The judge distinguished difficult and possibly contrary Supreme Court precedent in part because he believed that the dated case law should not apply in today's world where the implications of technological snooping are quite extreme:
[T]he almost-Orwellian technology that enables the Government to store and analyze the phone metadata of every telephone user in the United States is unlike anything that could have been conceived in 1979. In Smith the Supreme Court was actually considering whether local police could collect one person 's phone records for calls made after the pen register was installed and for the limited purpose of a small-scale investigation of harassing phone calls. . . . . The notion that the Government could collect similar data on hundreds of millions of people and retain that data for a five-year period, updating it with new data every day in perpetuity, was at best, in 1979, the stuff of science fiction. By comparison, the Government has at its disposal today the most advanced twenty-first century tools, allowing it to "store such records and efficiently mine them for information years into the future" [quoting Justice Sotomayor opinion in a recent Fourth Amendment decision regarding GPS monitoring] . . . . And these technologies are "cheap in comparison to conventional surveillance techniques and, by design, proceed surreptitiously," thereby "evad[ing] the ordinary checks that constrain abusive law enforcement practices: limited police . . . resources and community hostility" [id.].The ruling has sparked debate among law professors, even though the judge has stayed the injunction pending appellate review. Orrin Kerr of the Volokh Conspiracy, for example, describes the ruling as "remarkable" (not in a positive way). Kerr finds the opinion "unpersuasive. . .quite plainly so." I tend to disagree for the reasons the judge stated. The breadth of the NSA program and the conditions of modern technology seem to beg for a different analysis to protect individual privacy. Ultimately, however, the Supreme Court will have to decide this issue.

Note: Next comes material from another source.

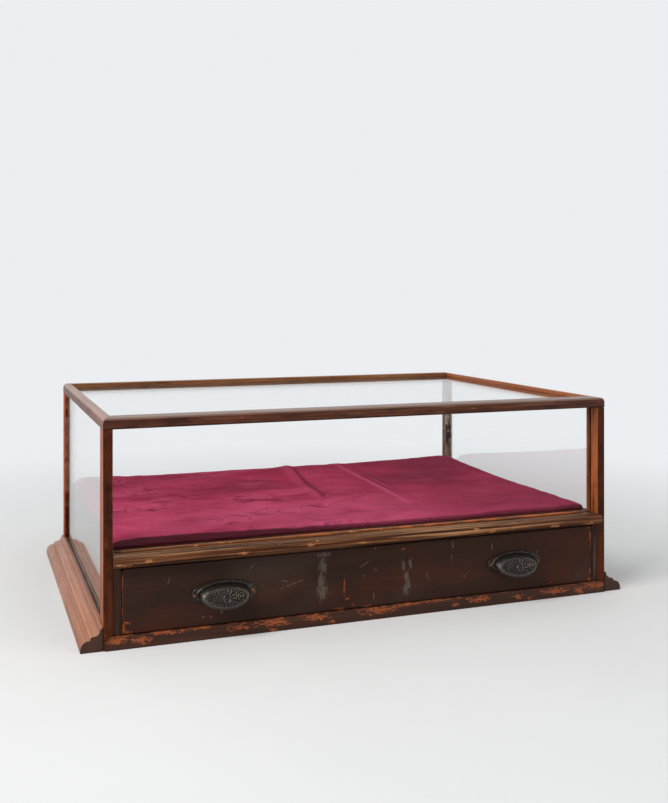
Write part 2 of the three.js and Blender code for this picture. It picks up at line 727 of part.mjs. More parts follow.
function pullScrew() {
  const dome = arc([0, 0], [screwHeadRadius, screwHeadHeight], -1, 0, arcSteps / 2);
  dome[0][0] = 0;
  const tip = screwShankLength + flangeThickness;
  const profile = [...dome, [screwShankRadius, 0], [screwShankRadius, tip], [0, tip]];
  const turned = new THREE.LatheGeometry(profile.map(([r, y]) => new THREE.Vector2(r, y)), screwSides);
  const slot = block(
    [-screwHeadRadius - overrun, -screwHeadHeight - overrun, -screwSlotWidth / 2],
    [screwHeadRadius + overrun, screwSlotDepth - screwHeadHeight, screwSlotWidth / 2]);
  return cut(turned, slot);
}

// Cup pull: x along the drawer, z up from the oval's middle, y = 0 on its back. The hood is a quarter-round
// shell, lofted from end to end, that stands out furthest at its lower lip.
const stepRiseHalf = pullRise - flangeStepInset;
const hoodRise = stepRiseHalf - hoodInset;
const hoodHalf = hoodLength / 2;

function hoodProjection(sine) {
  return pullProjection * sine ** hoodFullness;
}

// A point on the hood's outer face, angle round the oval and turn from its rim (0) to its lip (1)
function hoodPoint(angle, turn, wall) {
  const sine = Math.sin(angle);
  const reach = hoodProjection(sine);
  const lip = -pullRise * sine;
  const rise = hoodRise * sine - lip;
  const skin = Math.min(wall, reach * hoodWallShare, rise * hoodWallShare);
  const quarter = turn * (Math.PI / 2);
  return [
    hoodHalf * Math.cos(angle), -(reach - skin) * Math.sin(quarter), lip + (rise - skin) * Math.cos(quarter)];
}

function hood() {
  const rings = [];
  for (let i = 0; i <= hoodRings; i += 1) {
    const angle = Math.PI * (1 - (0.5 + i) / (hoodRings + 1));
    const ring = [];
    for (let k = 0; k <= hoodRingSteps; k += 1) ring.push(hoodPoint(angle, k / hoodRingSteps, 0));
    for (let k = hoodRingSteps; k >= 0; k -= 1) ring.push(hoodPoint(angle, k / hoodRingSteps, pullWall));
    rings.push(ring);
  }
  return loft(rings);
}

// Raised oval round the medallion, a bead that follows the hood's face
function medallionRing() {
  const points = [];
  for (let i = 0; i < medallionTurns; i += 1) {
    const along = (i / medallionTurns) * Math.PI * 2;
    const x = (medallionLength / 2) * Math.cos(along);
    const z = medallionRise * Math.sin(along) - medallionDrop;
    const angle = Math.acos(x / hoodHalf);
    const lip = -pullRise * Math.sin(angle);
    const rise = hoodRise * Math.sin(angle) - lip;
    const quarter = Math.acos(THREE.MathUtils.clamp((z - lip) / rise, 0, 1));
    points.push(new THREE.Vector3(...hoodPoint(angle, quarter / (Math.PI / 2), 0)));
  }
  const round = arc([0, 0], [medallionBead, medallionBead], 0, 4, medallionBeadSides).slice(0, -1);
  const section = new THREE.Shape(round.map(([a, b]) => new THREE.Vector2(a, b)));
  const path = new THREE.CatmullRomCurve3(points, true);
  return new THREE.ExtrudeGeometry(section, { steps: 2 * medallionTurns, extrudePath: path, bevelEnabled: false });
}

function ovalPlate(length, rise, thickness) {
  const quarterSteps = 2 * arcSteps;
  return prism('y', arc([0, 0], [length / 2, rise], 0, 4, 4 * quarterSteps).slice(0, -1), -thickness, 0);
}

function cupPull() {
  const rim = join(
    ovalPlate(pullLength, pullRise, flangeThickness),
    ovalPlate(flangeStepLength, stepRiseHalf, flangeThickness + flangeStep));
  const inside = ovalPlate(hoodLength - 2 * pullWall, hoodRise - pullWall, overrun + flangeThickness + flangeStep);
  inside.translate(0, overrun / 2, 0);
  const fingerHalf = hoodHalf - pullWall;
  const below = block(
    [-fingerHalf, -flangeThickness - flangeStep - overrun, -pullRise - overrun], [fingerHalf, overrun, 0]);
  const holes = [-1, 1].map((end) => {
    const hole = screwHole(overrun);
    hole.translate((end * screwSpacing) / 2, 0, -screwDrop);
    return hole;
  });
  const frame = cut(rim, inside, below, ...holes);
  return join(frame, hood(), medallionRing());
}

// Assembly
const back = caseDepth - rearPostDepth;
const onTop = caseHeight - topRailHeight;
addPair(fixedCase, (side) => `front_${side}_post`, 'mahogany', frontPost(), postInner);
addPair(fixedCase, (side) => `rear_${side}_post`, 'mahogany', rearPost(), postInner, back);
add(fixedCase, 'front_top_rail', 'mahogany', frontTopRail(), 0, 0, onTop);
add(fixedCase, 'rear_top_rail', 'mahogany', rearTopRail(), 0, back, onTop);
addPair(fixedCase, (side) => `${side}_top_rail`, 'mahogany', sideTopRail(), postInner, 0, onTop);
addGlass();
addPair(fixedCase, (side) => `front_${side}_corner_bead`, 'mahogany', cornerBead(), postInner, 0, sillGrooveFloor + fit);
add(fixedCase, 'front_sill_bead', 'wornBead', sillBead(), 0, 0, sillTop + fit);
add(fixedCase, 'front_sill', 'mahogany', frontSill(), 0, 0, sillTop);
add(fixedCase, 'bottom_front_rail', 'mahogany', bottomFrontRail());
addPair(fixedCase, (side) => `${side}_bottom_rail`, 'mahogany', sideBottomRail(), postInner, frontPostDepth);
addPair(fixedCase, (side) => `${side}_base_moulding`, 'moulding', baseMoulding(), caseWidth / 2 + fit);
addBay();
addBack();
const bedStart = frontPostDepth + bedFrontGap;
add(fixedCase, 'bed_board', 'bareWood', bedBoard(), 0, bedStart, sillTop + fit);
add(fixedCase, 'satin_bed', 'satin', satinBed(), 0, bedStart, sillTop + fit + bedBoardThickness + fit);

add(drawer, 'drawer_front', 'darkPanel', drawerFront());
addPair(drawer, (side) => `drawer_${side}_side`, 'bareWood', drawerSide(), drawerInnerHalf);
add(drawer, 'drawer_back', 'bareWood', drawerBack());
add(drawer, 'drawer_bottom', 'bareWood', drawerBottom());
for (const [side, sign] of [['left', -1], ['right', 1]]) {
  const x = (sign * pullSpacing) / 2;
  add(drawer, `${side}_cup_pull`, 'castMetal', cupPull(), x, -fit, pullHeight);
  for (const [end, direction] of [['left', -1], ['right', 1]]) {
    add(drawer, `${side}_pull_${end}_screw`, 'screwMetal', pullScrew(),
      x + (direction * screwSpacing) / 2, -flangeThickness - fit - fit, pullHeight - screwDrop);
  }
}

export default cabinet;
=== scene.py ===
"""Looks of the haberdashery cabinet, a glazed counter-top case with a satin bed and one drawer. Runs in Blender."""

import json
import math
from contextlib import contextmanager
from functools import reduce

import bmesh
import bpy
import numpy as np
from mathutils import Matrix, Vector

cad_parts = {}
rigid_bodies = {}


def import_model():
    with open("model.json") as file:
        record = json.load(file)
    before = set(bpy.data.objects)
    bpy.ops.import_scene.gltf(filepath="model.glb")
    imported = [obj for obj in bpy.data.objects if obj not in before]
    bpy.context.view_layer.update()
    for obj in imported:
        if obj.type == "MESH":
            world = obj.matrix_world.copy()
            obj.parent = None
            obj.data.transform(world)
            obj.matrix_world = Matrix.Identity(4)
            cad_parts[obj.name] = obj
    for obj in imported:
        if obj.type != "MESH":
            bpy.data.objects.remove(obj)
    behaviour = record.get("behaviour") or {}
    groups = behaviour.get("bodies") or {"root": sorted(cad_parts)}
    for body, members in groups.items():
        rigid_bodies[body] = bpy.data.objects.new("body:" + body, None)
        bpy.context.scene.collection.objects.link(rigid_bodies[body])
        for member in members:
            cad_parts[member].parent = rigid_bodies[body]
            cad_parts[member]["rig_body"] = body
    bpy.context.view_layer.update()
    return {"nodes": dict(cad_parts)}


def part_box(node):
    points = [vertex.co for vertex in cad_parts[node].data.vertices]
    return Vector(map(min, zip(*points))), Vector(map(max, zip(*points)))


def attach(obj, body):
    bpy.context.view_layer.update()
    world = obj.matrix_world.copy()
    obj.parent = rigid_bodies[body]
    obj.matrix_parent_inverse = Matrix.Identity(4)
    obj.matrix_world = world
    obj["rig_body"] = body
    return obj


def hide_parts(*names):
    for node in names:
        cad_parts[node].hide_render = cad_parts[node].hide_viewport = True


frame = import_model()
cad = frame["nodes"]
MM = 0.001

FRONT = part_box("front_left_post")[0][1]  # plane of the posts' front faces
LEFT_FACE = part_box("front_left_post")[0][0]  # plane of the posts' left faces
SILL_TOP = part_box("front_sill")[1][2]
SIDES = ("left", "right")


def linear(colour):
    """A colour of three parts from 0 to 255 as a linear colour; sockets and linear colours stay as they are."""
    if not isinstance(colour, tuple) or len(colour) != 3:
        return colour
    parts = [c / 255 for c in colour]
    return (*[p / 12.92 if p <= 0.04045 else ((p + 0.055) / 1.055) ** 2.4 for p in parts], 1.0)


def put(target, **values):
    """Sets several values of one thing."""
    for key, value in values.items():
        setattr(target, key, value)


# ---- Materials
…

Misplaced Focus: Procedure and Remedies Probably More Important Than Constitutional Law
Like most lawyers, Kerr and others following the case have focused on the court's discussion of the constitutional issues. This analysis, however, is probably premature or even unnecessary. The judge's ruling only held that the plaintiffs met the standard to receive a preliminary injunction. A preliminary injunction is not a final ruling on the merits. Instead, it simply keeps the defendant from enforcing the policy until a final ruling on the merits, possibly after a full trial.
While these procedural concerns might not mean much for laypersons, they are central to the case at this moment. In fact, an appeals court could overturn the ruling without even discussing the Fourth Amendment. How?
In order to get a preliminary injunction, the plaintiff must meet four factors: a likelihood of success on the merits (likely that the law favors the plaintiff); irreparable injury in the absence of the injunction (harm that monetary compensation cannot remedy adequately); public policy favors issuance of the injunction; and the balance of the equities favor the plaintiff (in the absence of an injunction, plaintiff would lose a lot more than the defendant would gain from having the liberty to enforce the policy). A plaintiff much demonstrate each factor in order to qualify for the injunction.
There are at least two ways to reverse the injunction without turning to constitutional issues (related to the Fourth Amendment). First, the Supreme Court is very reluctant to enjoin policies related to national security. This is so, even if the defendant has violated the letter of the law. National security could provide a basis to reverse the injunction.
In Winter v. National Resources Defense Council, the Supreme Court reversed a preliminary injunction granted to halt certain naval training operations offshore in California. The plaintiffs argued that the operations could harm protected species of aquatic animals. More importantly, a federal statute literally required the military to submit an environmental impact statement before conducting the activities, but the government did not submit such a statement. Accordingly, the military violated an unambiguous statutory provision.
Despite the fact that the government violated the statute, the Court held that the preliminary injunction was improper. The Court reasoned that it could not second-guess the military on national security concerns (and that it was not clear that the activities would irreparably harm, if at all, any aquatic species). So, national security weighed against issuance of the injunction despite plaintiffs proving actual success on the merits.
The circuit court and the Supreme Court would likely apply similar logic in this case. Rather than delving into the constitutional questions -- which courts wish to avoid if possible -- the appeals court could reverse on the grounds that the opinion does not give enough weight to national security concerns.
Furthermore, the opinion does not even contain a section that "balances the equities" by weighing the harm to the plaintiffs in the absence of the injunction against the harm to the defendant if the injunction is affirmed. This, however, is a mandatory part of the test.
The procedural dimensions of this case provide ample room for reversal -- without examination of the constitutional questions. Law professors (and I am guilty of this as well) routinely rush to analyze substantive legal questions without considering procedural and remedies questions. Procedure and remedies law, however, are probably more central to this case at the moment than the constitutional questions. Accordingly, if the DC Circuit is up to speed on remedies law, I expect a reversal without much discussion of the Fourth Amendment. We shall soon see.
Of course, the appeals court might agree with the district judge -- which would require a substantial analysis of the Fourth Amendment. But, despite my belief that the policy is unconstitutional, I could easily see the appeals court allowing the Supreme Court to cover new ground on this issue; it would take a substantial effort to clarify the doctrine.